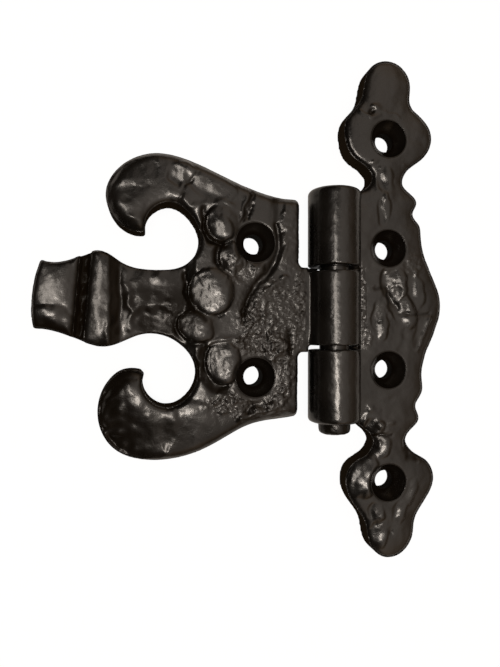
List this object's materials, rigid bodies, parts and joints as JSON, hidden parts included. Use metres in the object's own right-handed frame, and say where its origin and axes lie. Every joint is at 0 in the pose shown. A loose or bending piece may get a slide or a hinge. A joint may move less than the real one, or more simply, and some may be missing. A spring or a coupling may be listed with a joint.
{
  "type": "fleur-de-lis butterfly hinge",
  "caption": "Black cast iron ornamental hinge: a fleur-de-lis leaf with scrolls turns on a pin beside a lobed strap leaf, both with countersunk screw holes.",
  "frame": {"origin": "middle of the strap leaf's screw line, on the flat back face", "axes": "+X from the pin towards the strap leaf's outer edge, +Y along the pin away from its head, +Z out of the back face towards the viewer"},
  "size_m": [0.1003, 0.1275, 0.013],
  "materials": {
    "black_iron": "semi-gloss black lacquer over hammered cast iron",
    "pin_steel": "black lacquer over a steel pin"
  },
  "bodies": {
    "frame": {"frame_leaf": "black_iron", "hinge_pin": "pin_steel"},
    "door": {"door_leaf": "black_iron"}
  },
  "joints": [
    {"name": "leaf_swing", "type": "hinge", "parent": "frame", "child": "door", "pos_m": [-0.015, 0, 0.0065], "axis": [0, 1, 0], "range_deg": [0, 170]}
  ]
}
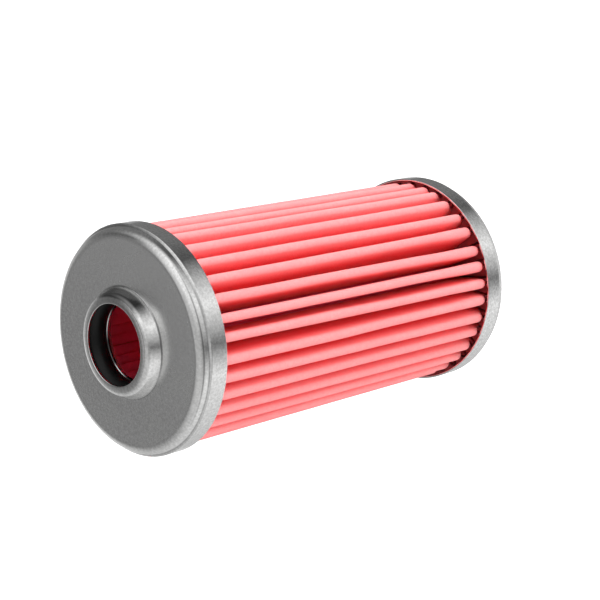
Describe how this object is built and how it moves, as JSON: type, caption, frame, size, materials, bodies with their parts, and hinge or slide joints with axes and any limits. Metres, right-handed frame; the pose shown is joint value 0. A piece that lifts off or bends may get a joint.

--------

■ **Task description**
Extract all of the data exactly as written.

■ **Expected answer**
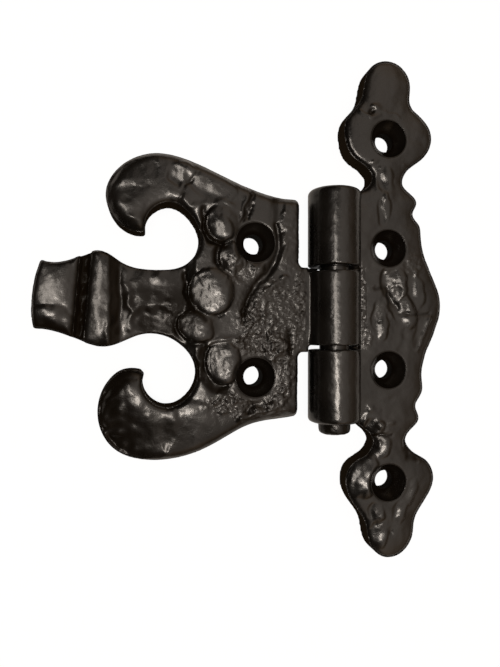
List this object's materials, rigid bodies, parts and joints as JSON, hidden parts included. Use metres in the object's own right-handed frame, and say where its origin and axes lie. Every joint is at 0 in the pose shown. A loose or bending piece may get a slide or a hinge. A joint may move less than the real one, or more simply, and some may be missing. A spring or a coupling may be listed with a joint.
{
  "type": "fleur-de-lis butterfly hinge",
  "caption": "Black cast iron ornamental hinge: a fleur-de-lis leaf with scrolls turns on a pin beside a lobed strap leaf, both with countersunk screw holes.",
  "frame": {"origin": "middle of the strap leaf's screw line, on the flat back face", "axes": "+X from the pin towards the strap leaf's outer edge, +Y along the pin away from its head, +Z out of the back face towards the viewer"},
  "size_m": [0.1003, 0.1275, 0.013],
  "materials": {
    "black_iron": "semi-gloss black lacquer over hammered cast iron",
    "pin_steel": "black lacquer over a steel pin"
  },
  "bodies": {
    "frame": {"frame_leaf": "black_iron", "hinge_pin": "pin_steel"},
    "door": {"door_leaf": "black_iron"}
  },
  "joints": [
    {"name": "leaf_swing", "type": "hinge", "parent": "frame", "child": "door", "pos_m": [-0.015, 0, 0.0065], "axis": [0, 1, 0], "range_deg": [0, 170]}
  ]
}
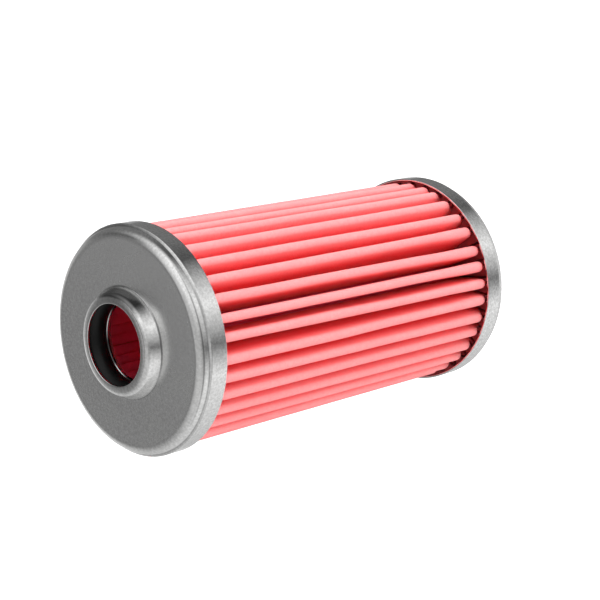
Describe how this object is built and how it moves, as JSON: type, caption, frame, size, materials, bodies with their parts, and hinge or slide joints with axes and any limits. Metres, right-handed frame; the pose shown is joint value 0. A piece that lifts off or bends may get a joint.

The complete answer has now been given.